Los que vivimos en la izquierda nuestras juventudes aprendimos dos cosas inefables que finalmente nos vimos obligados a desaprender –al menos, aquello de nosotros que fuimos capaces de aceptar las chocantes evidencias de la realidad–: por un lado, nos convencimos de que el marxismo, fundamento aparente de las políticas de las izquierdas, era una concepción científica del mundo en general, y de la sociedad y de la historia en particular, en la que, en consecuencia, lo sentimental y lo estético tenían poca cabida; por otro lado, nos convencimos de la superioridad moral de la izquierda y, sobre todo, de la superioridad moral de sus dirigentes. Ni Lenin, ni Stalin, ni Hitler, ni Mussolini ni Castro quisieron jamás verse incluidos en la categoría de los políticos: ellos no hacían política, sino revoluciones: hacían la historia, no se contaminaban incurriendo en las minucias del presente. De ahí que durante largo tiempo carecieran de biógrafos: tenían hagiógrafos y evangelistas.

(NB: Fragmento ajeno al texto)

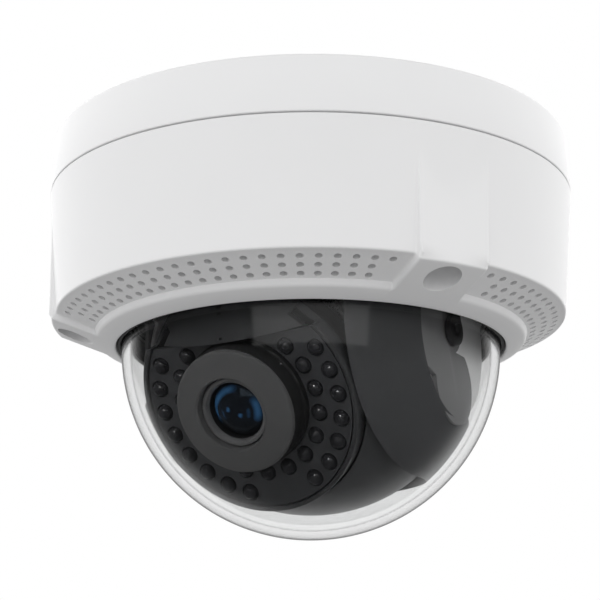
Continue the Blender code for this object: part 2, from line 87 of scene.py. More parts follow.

Cuando Santiago González explica cómo fue preparando Zapatero su propio evangelio, cómo fue reinventándose, cómo reelaboró su pasado, adaptándolo de modo que sus acontecimientos fueran ordenándose en función del salvador de la patria que surgió de ellos, resulta evidente que se trata de algo reiterado, que cualquiera de los personajes que he mencionado en el párrafo anterior hizo lo mismo en su día. Hasta Trotski, que escribió más páginas autobiográficas que cualquiera de los otros, llenas de contradicciones flagrantes, consiguió su propio evangelio cuando ya había perdido el poder efectivo: lo hizo desde el poder enorme que da la superioridad moral. Y, sobre todo, lo hizo desde la explotación consciente de su condición de exiliado, es decir, de víctima, que le permitió una reforma amplia del pasado, incluyendo sus iniquidades como dirigente real, como jefe del ejército vencedor en una revolución sangrienta y su correspondiente guerra civil.

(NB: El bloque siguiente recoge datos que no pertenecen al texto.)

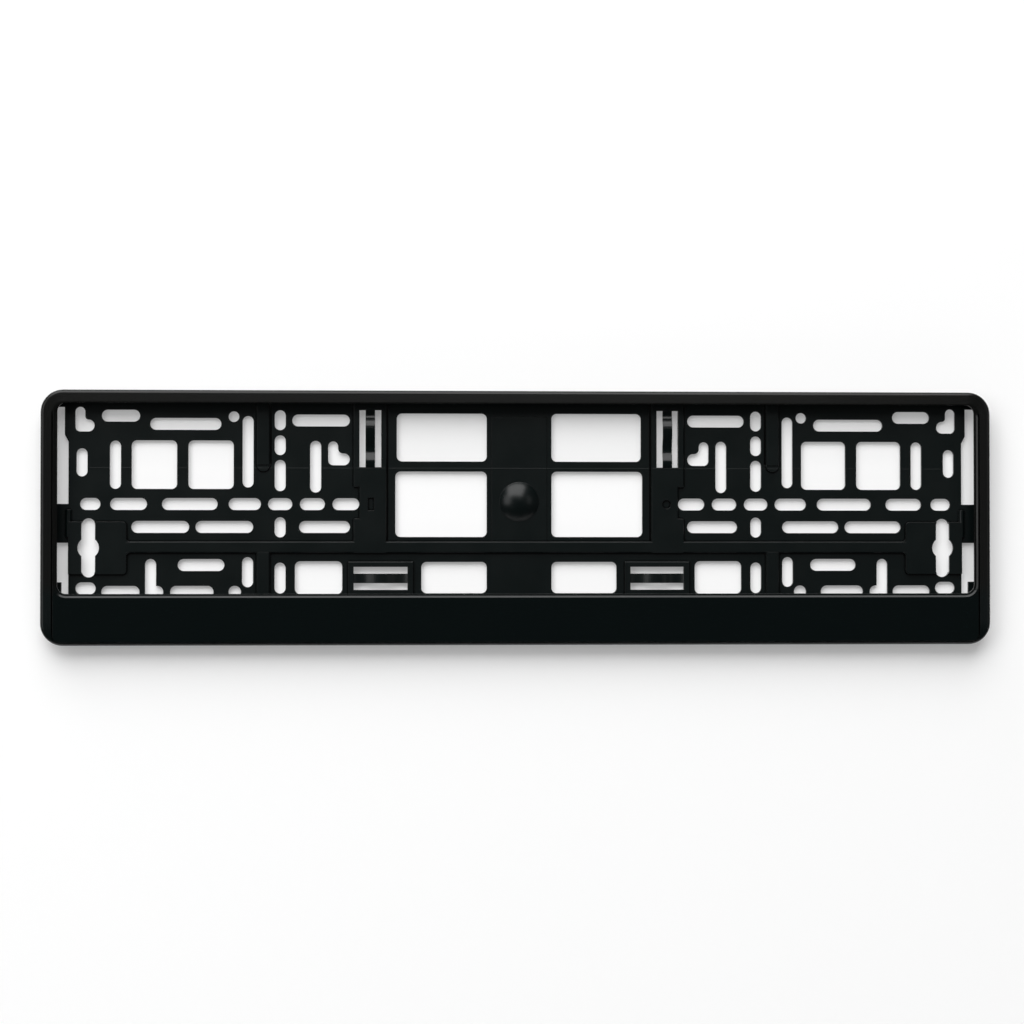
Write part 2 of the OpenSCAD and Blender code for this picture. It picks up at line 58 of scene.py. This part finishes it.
# %% [markdown]
# ## Backdrop
#
# The holder lies on a white surface, which shows through every slot and carries a soft shadow below and to
# the right. A wall and a floor of their own would meet in a line that shows. So one sheet does for both: it
# stands just behind the holder and curves forward below it, like the paper roll in a studio. Its floor lies
# far down, because a near one would throw light up into the shadow. It is made as by hand: a long edge is
# extruded along the curve's points. The sheet throws no shadow, so that the lamp behind it reaches the back
# of the holder.

# %% Curve of the sheet
WALL_GAP = 0.0006
SWEEP_RADIUS = 0.25
SWEEP_STEPS = 12
FLOOR_DROP = 1.9
WALL_HALF = 2.2
WALL_TOP = 1.8
FLOOR_FRONT = 0.8

# Each point is a place in Y and Z, from the top of the wall to the front of the floor
sweep_points = [(WALL_GAP, WALL_TOP)]
for step in range(SWEEP_STEPS + 1):
    turn = math.radians(90 * step / SWEEP_STEPS)
    sweep_points.append((WALL_GAP - SWEEP_RADIUS * (1 - math.cos(turn)),
                         -FLOOR_DROP + SWEEP_RADIUS * (1 - math.sin(turn))))
sweep_points.append((-FLOOR_FRONT, -FLOOR_DROP))
print("sheet follows", len(sweep_points), "points")

# %% Top edge of the sheet
bpy.ops.object.select_all(action="DESELECT")
bpy.ops.mesh.primitive_plane_add(size=1, location=(0, 0, 0))
backdrop = bpy.context.object
backdrop.name = "backdrop"
bpy.ops.object.mode_set(mode="EDIT")
bpy.ops.mesh.select_all(action="SELECT")
bpy.ops.mesh.delete(type="ONLY_FACE")
bpy.ops.mesh.select_all(action="DESELECT")
bpy.ops.object.mode_set(mode="OBJECT")
# The plane's first edge becomes the sheet's top edge, and the rest of the plane goes
for corner, x in zip(backdrop.data.vertices, (-WALL_HALF, WALL_HALF, -WALL_HALF, WALL_HALF)):
    corner.co = (x, sweep_points[0][0], sweep_points[0][1])
    corner.select = corner.index < 2
bpy.ops.object.mode_set(mode="EDIT")
bpy.ops.mesh.select_all(action="INVERT")
bpy.ops.mesh.delete(type="VERT")
bpy.ops.mesh.select_all(action="SELECT")
print("top edge", 2 * WALL_HALF, "m long")

# %% Sheet
for before, after in zip(sweep_points, sweep_points[1:]):
    bpy.ops.mesh.extrude_region_move(
        TRANSFORM_OT_translate={"value": (0, after[0] - before[0], after[1] - before[1])})
bpy.ops.mesh.select_all(action="SELECT")
bpy.ops.mesh.normals_make_consistent(inside=False)
bpy.ops.object.mode_set(mode="OBJECT")
if backdrop.data.polygons[0].normal.y > 0:
    backdrop.data.flip_normals()
bpy.ops.object.shade_smooth()
backdrop.visible_shadow = False
print("backdrop:", len(backdrop.data.polygons), "faces, its wall faces",
      list(backdrop.data.polygons[0].normal))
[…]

Ninguno de ellos tuvo la ciencia como referente, sino que se volcó en la sentimentalidad, porque es ahí, no en el espacio de lo racional, donde se construye el líder. Si nos afirmáramos en lo racional, ningún hombre soportaría el escrutinio, todos serían excluidos de lo político, pero es cierto, y forma parte de nuestra historia inmediata, que pueden transitar la senda del poder no pocos hombres dotados de sentido común, de los cuales es paradigma Mariano Rajoy. Es probable que su llegada a la presidencia del Gobierno se deba precisamente a su escasa preocupación por la sentimentalidad y la estética: todo el mundo, después de años de desparrame sentimental –afortunada expresión de Santiago González–, necesita un descanso.

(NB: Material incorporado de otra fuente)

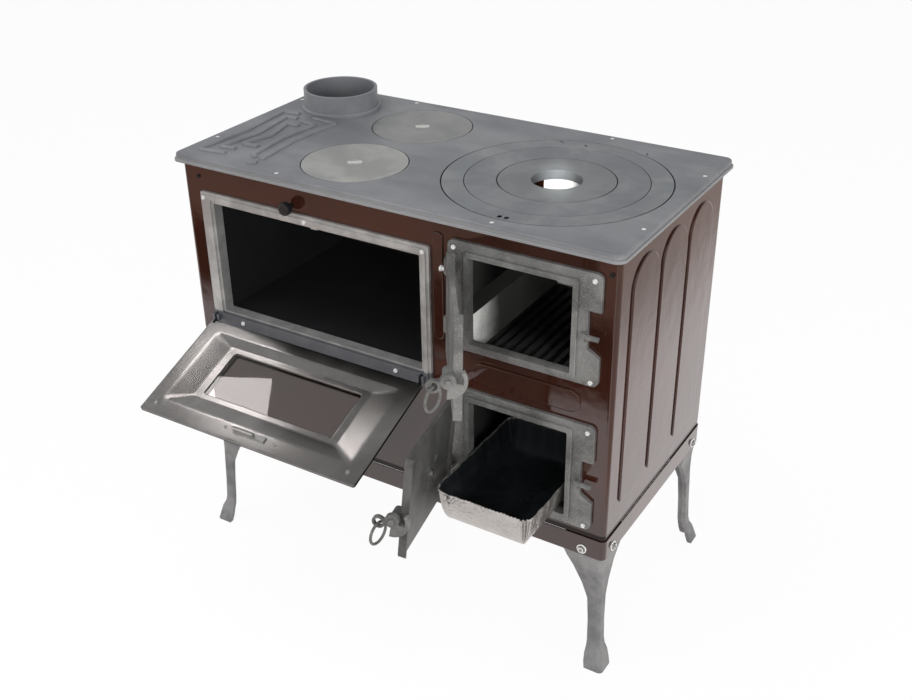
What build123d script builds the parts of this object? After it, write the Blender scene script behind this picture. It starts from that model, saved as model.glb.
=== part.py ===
from build123d import *
import os
from math import cos, radians, sin, tan

# Wood cookstove on four cast legs: a cast-iron top with two lids and a ring set, an oven with a
# drop-down glazed door on the left, and a firebox over an ash box on the right.
# Millimetres. X runs to the right of the front, Y to the back, Z up.
# Pieces are laid out with X = 0 at the middle of the top, Y = 0 at its front edge and Z = 0 on the
# floor. place_all then moves the whole to the bottom centre of its bounding box.

# ---------------------------------------------------------------- driving dimensions
# cast top; its outline follows from what stands under it and what lies in it
plate_rim = 13.0            # height of the moulded rim
rim_low = 4.5               # height of the rim's lower part
rim_step = 3.0              # the lower part stands out by this much
rim_soft = 3.2
plate_skin = 7.0            # thickness inside the rim
plate_corner = 16.0
rim_land = 15.0             # width of the rim where it rests on the cabinet
plate_screw_side = 208.0    # screws of the long edges, from the plate's sides
plate_screw_end = 99.0      # screws of the short edges, from its front and back
side_overhang = 9.0
front_overhang = 16.0
back_overhang = 23.0

# cabinet sheet
sheet = 1.5
cabinet_corner = 8.0
band_bottom = 217.0
band_height = 35.5
band_sheet = 2.0
band_proud = 1.5
tray_rim = 9.0
tray_sheet = 2.0
tray_inset = 0.5
seam = 0.4                  # visible joint between band, tray and panels
panel_screw_left = 33.0     # screws of the front panel, from its sides
panel_screw_right = 12.0
panel_screw_drop = 24.0     # and from the top's underside

# lids and rings
lid_radius = 85.0
lid_from_flue = 33.1
lid_front_margin = 29.0
lid_rear_margin = 32.0
lid_skirt = 6.0             # ledge that each lid or ring rests on
lid_upper = 4.0             # thickness above the ledge
lid_gap = 1.4
lid_edge = 0.6              # chamfer that shows each joint as a fine groove
seat_gap = 0.2
lid_dish_radius = 12.0
lid_dish_depth = 2.5
lug_width = 12.0
ring_front_margin = 29.8
ring_rear_margin = 47.4
ring_right_margin = 28.0
ring_eye_radius = 39.5
ring_inner_width = 51.0
ring_middle_width = 50.5
ring_outer_width = 34.4
ring_outer_gap = 2.0        # play round each ring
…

Será interesante leer una historia sentimental y moral de las izquierdas. Es una obviedad. Como a Santiago González le encantan los ejemplos sentimentales, remito a la escena de El acorazado Potemkin en que se dispone bajo una tienda improvisada, en el muelle, el cadáver del marinero rebelde Vakulinchuk y alguien tiene la idea de poner un cartel en el que se explica su muerte al pueblo que baja de la ciudad para rendirle homenaje. El cartel dice: «Por una cucharada de sopa». Y a eso queda reducido todo, toda la revolución soviética y el socialismo aún por llegar: una cucharada de sopa es algo indiscutible para el corazón. Podríamos empezar por Eisenstein y destripar a Münzenberg. Aunque Zapatero no esté a la altura de ninguno de los dos.